In support of the appeal Mr. Ahuja, the learned standing counsel for the Revenue submitted the following two points before us: C (1) In the first place it was submitted that there being an express provision in the agreement dated October 20, 1955 by which the agents agreed to share losses which was a provision peculiar to the present transaction and was not at all covered by any authority cited before the Tribunal or the High Court, that itself was proof positive of the fact that the transaction amounted to a joint venture with a view to division of profits; and (2) It was argued that the High Court had exceeded its jurisdiction in travelling beyond the agreed statement of the case framed by the Tribunal and had relied on certain materials which were not at all found by the Tribunal in its order nor were those materials mentioned in the statement of the case.

Mr. A. N. Goyal counsel for the assessee Company has, however. submitted that the view taken by the High Court is absolutely correct and the facts of the present case are clearly covered by the decision of this Court in Dharamvir Dhir v. Commissioner of Income-tax Bihar & Orissa(1). A number of other cases have also been cited at the Bar and we shall refer to the same after marshalling the facts found in the present case.

Before coming to the facts it may be necessary to mention that there can be no dispute with respect to the two important propositions:

(1) that in order to fall within s. 10(2)(xv) of the Act the deduction claimed must amount to an expenditure which was laid out or expended wholly and exclusively for the purpose of the business, profession or vocation. This will naturally depend upon the facts of each case.

(2) that in order to determine the question of reason ableness of the expenditure, the test of commercial expediency would have to be adjudged from the point of view of the businessman and not of the Income-tax Department. With this preface we now proceed to deal with the facts of the present case on the basis of which the questions of law referred to the High Court and answered in favour of the assessee Company arise.

To begin with, it is conceded by the learned standing counsel for the Revenue that the assessee Company was running at a loss as a result of which it had to raise a lorn of several lakhs of rupees from the Industrial Finance Corporation.
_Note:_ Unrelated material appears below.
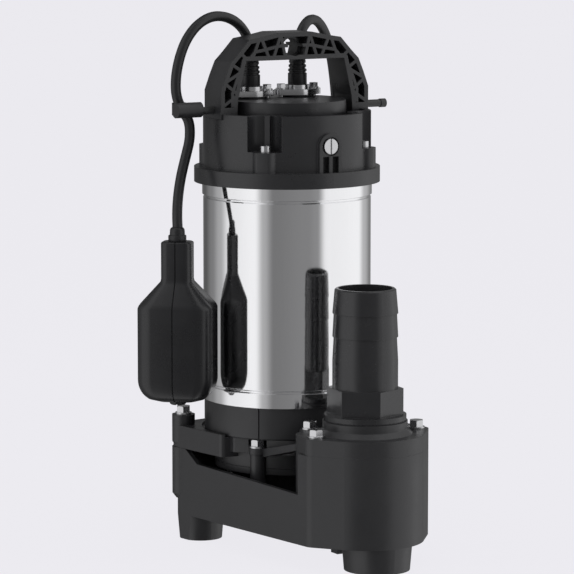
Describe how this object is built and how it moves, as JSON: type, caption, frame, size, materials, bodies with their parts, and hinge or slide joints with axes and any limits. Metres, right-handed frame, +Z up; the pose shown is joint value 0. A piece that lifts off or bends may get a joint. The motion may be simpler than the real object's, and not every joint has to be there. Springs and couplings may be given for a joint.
{
  "type": "submersible sump pump",
  "caption": "Upright submersible sump pump with a stainless motor can, carry handle, float switch on a cable, and an upright hose nipple beside the motor on a long suction base.",
  "frame": {"origin": "on the floor, at the middle of the overall length and on the middle plane of the pump", "axes": "+Z up, +X from the motor axis towards the hose nipple, +Y to the side of the power cable's gland"},
  "size_m": [0.3836, 0.3013, 0.4242],
  "materials": {
    "casing_plastic": "satin black paint over the casting",
    "head_plastic": "satin black moulded plastic",
    "nipple_plastic": "satin dark grey moulded plastic",
    "strainer_plastic": "matt black moulded plastic",
    "stainless_shell": "polished stainless steel",
    "stainless_hardware": "bright stainless steel",
    "gland_steel": "bright pressed steel",
    "hook_steel": "black coated steel",
    "impeller_plastic": "glass filled plastic",
    "bearing_steel": "ground steel",
    "seal_ceramic": "lapped ceramic",
    "seal_rubber": "nitrile rubber",
    "boot_rubber": "black moulded rubber",
    "bracket_aluminium": "as cast aluminium",
    "lamination_steel": "varnished laminations",
    "winding_copper": "enamelled copper wire",
    "capacitor_plastic": "moulded plastic",
    "clip_plastic": "black moulded plastic",
    "float_plastic": "black moulded plastic",
    "cable_rubber": "black rubber sheath",
    "plug_rubber": "black moulded rubber",
    "plug_brass": "nickel plated brass"
  },
  "bodies": {
    "pump": {"cable_hook_pins": "hook_steel", "carry_handle": "head_plastic", "casing_bolts": "stainless_hardware", "float_cable_boot": "boot_rubber", "float_cable_clip": "clip_plastic", "float_cable_upper": "cable_rubber", "float_gland_plate": "gland_steel", "float_gland_seal": "seal_rubber", "gland_screws": "stainless_hardware", "handle_screws": "stainless_hardware", "head_bolts": "stainless_hardware", "head_cover": "head_plastic", "head_gasket": "seal_rubber", "hose_nipple": "nipple_plastic", "lip_seal": "seal_rubber", "lower_bearing": "bearing_steel", "motor_base": "casing_plastic", "motor_gasket": "seal_rubber", "motor_shell": "stainless_shell", "nipple_seal": "seal_rubber", "oil_chamber_plate": "bracket_aluminium", "plug_body": "plug_rubber", "plug_pins": "plug_brass", "power_cable": "cable_rubber", "power_cable_boot": "boot_rubber", "power_cable_coil": "cable_rubber", "power_gland_plate": "gland_steel", "power_gland_seal": "seal_rubber", "pump_base": "casing_plastic", "run_capacitor": "capacitor_plastic", "seal_seat": "seal_ceramic", "stator_core": "lamination_steel", "stator_windings": "winding_copper", "strainer_plate": "strainer_plastic", "strainer_screws": "stainless_hardware", "suction_cover": "casing_plastic", "suction_cover_screws": "stainless_hardware", "terminal_block": "capacitor_plastic", "tower_screws": "stainless_hardware", "upper_bearing": "bearing_steel", "upper_bearing_bracket": "bracket_aluminium", "vent_plug": "stainless_hardware", "volute_casing": "casing_plastic"},
    "rotor": {"shaft": "stainless_hardware", "rotor_core": "lamination_steel", "rotor_end_rings": "bracket_aluminium", "impeller": "impeller_plastic", "impeller_washer": "stainless_hardware", "impeller_nut": "stainless_hardware", "seal_ring": "seal_ceramic", "seal_bellows": "seal_rubber"},
    "float": {"float_cable_lower": "cable_rubber", "float_boot": "boot_rubber", "float_shell_left": "float_plastic", "float_shell_right": "float_plastic", "float_ball_track": "float_plastic", "float_microswitch": "float_plastic"},
    "float_ball": {"float_ball": "bearing_steel"}
  },
  "joints": [
    {"name": "shaft_spin", "type": "hinge", "parent": "pump", "child": "rotor", "pos_m": [-0.04725, 0, 0.15], "axis": [0, 0, 1], "continuous": true},
    {"name": "float_swing", "type": "hinge", "parent": "pump", "child": "float", "pos_m": [-0.05805, -0.0814, 0.325], "axis": [-1, 0, 0], "range_deg": [0, 80]},
    {"name": "ball_slide", "type": "slide", "parent": "float", "child": "float_ball", "axis": [0, 0, 1], "range_m": [0, 0.028]}
  ]
}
It was perhaps for this reason that the assessee Company entered into an agreement with the new selling agents M/s Saligram Premnath who were prepared to give to the assessee Company better and more profitable terms. The main question to be determined is as to whether or not the agreement dated October 20, 1955 read as a whole amounts to a joint venture for the purpose of division of profits. In order to decide this question it may be necessary to refer to some important portions of the second agreement which alone is relevant for the purpose of deciding this point. We might mention, however, that so far as the first agreement is concerned the terms thereof do not make out a case of joint venture but appear to be in consonance with the agreement being one of an agency simpliciter. It is the second agreement that in our opinion appears to change the entire complexion of the case. This agreement is set out at p. 17 of the Paper Book and consists of ten main clauses. The agreement was to ensure for a period of two years to commence from January 1, 1956 or the date on which manufacturing actually starts under the agreement whichever is later. This is provided in clause 2 of the agreement. It was further provided that the period of the agency could be extended further by mutual consent. Clause 3(ii) runs thus:

"Program for the manufacture of goods will be made from time to time by the Company in consultation and with the consent of the Agents." It may be noticed that this clause requires not only consultation with the agents for the programme of manufacture of goods but a tacit consent of the agents. In other words, if the agents withheld their consent, they could veto the programme of manufacture. Such a limitation placed on the power of the assessee Company does not appear to us to be in consonance with a pure and simple contract of agency. Clause 6 which deals with financial arrangements may be extracted thus:

"(i) The Agents shall invest full amount for the working of the Worsted Plant to the full possible capacity beginning from the purchase of tops to the completion of the yarn sales including wages, power, stores, and repairs and maintenance etc. Such investments and expenses incurred on tops, manufacturing, bank charges, transport, insurance and octroi will be debited to the account of the Company.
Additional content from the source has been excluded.